Ubisoft’s Tom Clancy’s The Division had perhaps the best launch of the games here. The abandoned winter streets of New York City looked stunning, the gunplay was tight and combat felt good, the story missions were varied and memorable, and hopping in with a group of your friends was painless. In fact, the game was so fun, that my squad quickly hit the level cap and transitioned into endgame activities. And that’s where the trouble began. As an idea, The Division’s endgame was very interesting: up until the level 30 cap, the game was strictly player vs. environment, but once you reached level 30, you could venture into the Dark Zone, an area that was both player vs. environment AND player vs. player. Your fireteam would go up against powerful, high-level NPCs, while at the same time having to be constantly wary of other players who’d gone rogue, looking to wipe your whole team and steal your loot. The Dark Zone didn’t have any sort of gating once you got inside, so your fresh-faced squad could be facing down a group of rogue players armed and equipped with the highest level gear. It was an interesting idea on paper, but the execution made the Dark Zone the opposite of fun. This alone wouldn’t be the end of the world, except at launch, it was the only way to get endgame gear, and really the only endgame activity at all. You were only getting better loot in order to be stronger in the Dark Zone to make it easier to get better loot. Disappointment and complaints about the weak endgame were so loud that Ubisoft delayed the release of two paid DLC packs, instead rolling out multiple free updates that improved the Dark Zone and added other ways to obtain high-level gear, but the damage had been done. Just a couple of months after launch, I’d be playing solo more and more often, with none of my friends bothering to log in anymore.
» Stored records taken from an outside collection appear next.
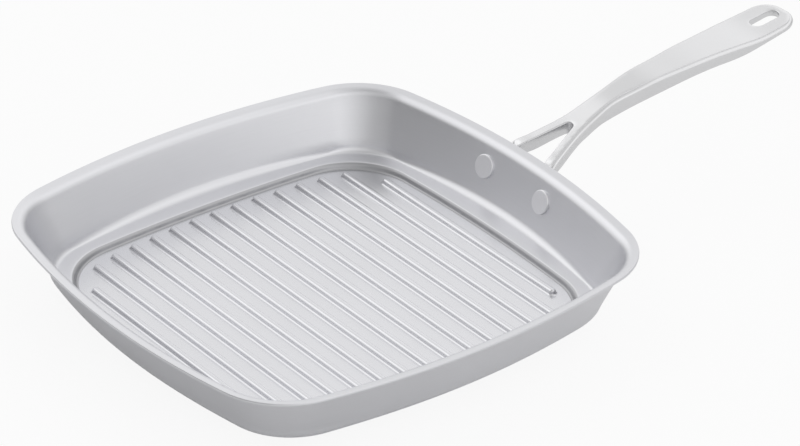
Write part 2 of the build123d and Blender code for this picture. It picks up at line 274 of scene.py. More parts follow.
class Section:
    # The shell's inner section: half width, height and slope, and the plan shape at each half width

    def __init__(self, s):
        self.s = s
        w, h, t = s.wall_slope, s.shoulder_slope, s.step_slope
        rise = s.wall_fillet * (math.cos(h) - math.cos(w))
        gap = self.wall(s.shoulder_height + rise) - s.wall_fillet * (math.sin(w) - math.sin(h)) - s.shoulder_half
        run = gap / (1 - math.tan(h) / math.tan(w))
        self.foot = (s.shoulder_half + run, s.shoulder_height + run * math.tan(h))
        self.fillet_top = self.foot[1] + rise
        self.step_top = (s.shoulder_half - s.shoulder_round * (math.sin(t) - math.sin(h)),
                         s.shoulder_height - s.shoulder_round * (math.cos(h) - math.cos(t)))
        low = s.floor_height + s.floor_bend * (1 - math.cos(t))
        self.step_foot = (self.step_top[0] - (self.step_top[1] - low) / math.tan(t), low)
        self.floor_half = self.step_foot[0] - s.floor_bend * math.sin(t)
        self.bend_top = s.rim_height - s.lip_rise
        self.bend_low = self.bend_top - s.lip_bend * (math.cos(s.lip_slope) - math.cos(w))
        self.halves = (s.shoulder_half, self.foot[0], self.wall(self.fillet_top), self.wall(self.bend_low),
                       s.rim_half)
        self.corners = (s.shoulder_corner, s.foot_corner, s.wall_corner, s.lip_corner, s.rim_corner)
        self.bends = (1 / s.shoulder_bow, 1 / s.foot_bow, 1 / s.wall_bow, 1 / s.lip_bow, 1 / s.rim_bow)

    def wall(self, z):
        return self.s.wall_half + (z - self.s.wall_level) / math.tan(self.s.wall_slope)

    def plan(self, half):
        # Corner radius and bow radius of the outline at a half width
        return float(np.interp(half, self.halves, self.corners)), 1 / float(np.interp(half, self.halves, self.bends))

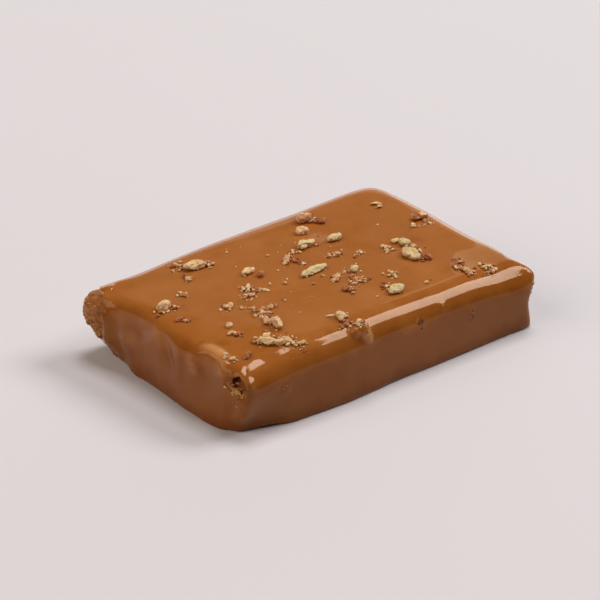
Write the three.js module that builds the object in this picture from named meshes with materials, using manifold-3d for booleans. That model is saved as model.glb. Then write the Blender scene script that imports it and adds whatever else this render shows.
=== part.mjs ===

When Rare showed off Sea of Thieves for the first time at E3 2016, I think just about everyone instantly fell in love. Rare is known for making games that are equal parts good and goofy, and it certainly didn’t hurt that the titular sea looked absolutely gorgeous. Almost two years later, with the game’s release imminent, Rare ran several closed betas, and those early players noticed how limited the actual gameplay seemed to be. I dabbled in the betas but held out hope, assuming some content was being held back for launch. I was wrong. The game looked just as beautiful as promised, but activities were limited to glorified errand running, and the only enemies were skeletons (on land) and sharks (in the water). There were raid-type events, but they just involved fighting more skeletons. Considering that they offered no in-game benefits, prices on mundane clothing items were wildly inflated, and boat customization options were comically expensive. Rare quickly promised that new, free content was going to be released on an aggressive schedule, but I found my playing group shrinking extremely fast. More often than not, I’d take to the seas in a solo sloop, exploring islands, sailing straight through storms, and picking fights with larger ships I could never hope to win, basically doing anything but what the game wanted me to do, because what was the point in grinding out repetitive missions without my crew? Rare has kept their promise, though, releasing both the Hungering Deep expansion and weekly events in May, and following up with the Cursed Sails expansion releasing July 31st, and Forsaken Shores, coming later this summer.

Recounting the trials and travails that followed No Man’s Sky’s launch would fill several chapters of a book, so here’s the short version: Hello Games, a tiny UK studio, captured the public’s attention with an awe-inspiring trailer released in 2013. As the game gets closer and closer to release, the flurry of attention surrounding it, the studio’s inexperience and tendency to perhaps over-promise a bit, and Sony putting their marketing muscle behind the game, all combined to form a perfect storm of dissatisfaction and disappointment from the general public upon release. Two years after release, it’s impossible to separate genuine criticism of the game from those who were simply stirring the pot for their own amusement, but at the time, those of us who were genuinely invested in the game faced a relentless onslaught of negative attention and press. I found myself having to defend my enjoyment of the game at every turn, repeatedly being forced to explain that I didn’t feel betrayed or tricked by the developers, that I genuinely enjoyed exploring this infinite universe, forging into the unknown and claiming planets and creatures in my name. Fed up with having to continually justify my enjoyment, I moved on, but Hello Games kept the content coming, with massive free updates. The first of which, the Foundation Update, landed just 3 months after the game released and added base building, survival mode, and a host of other tweaks. This was followed up by the Path Finder Update (which added driveable vehicles, base sharing, and permadeath), the Atlas Rises Update (adding 30 hours of story content and procedurally-generated missions), and, today, the Next Update, the biggest one yet.

Every time I watch a competition cooking show, I tend to root for the contestant who has weird and grandiose ideas. Most of the time, they end up defeated by the time limit or an unexpected setback, or just hoisted by their own petard. Occasionally, the judges will recognize their skill and vision and send a flawed dish through to the next round on ambition alone. And every once in a while, these contestants will turn it around and deliver something absolutely spectacular in the final. In our current games landscape, these kinds of stories are becoming more and more common. Developers can continue to support their games for years after the original release through free content patches and DLC updates. For the ambitious game developer who’s trying something new, there’s always the next round to get it right, but it’s up to players to recognize the games worth coming back for.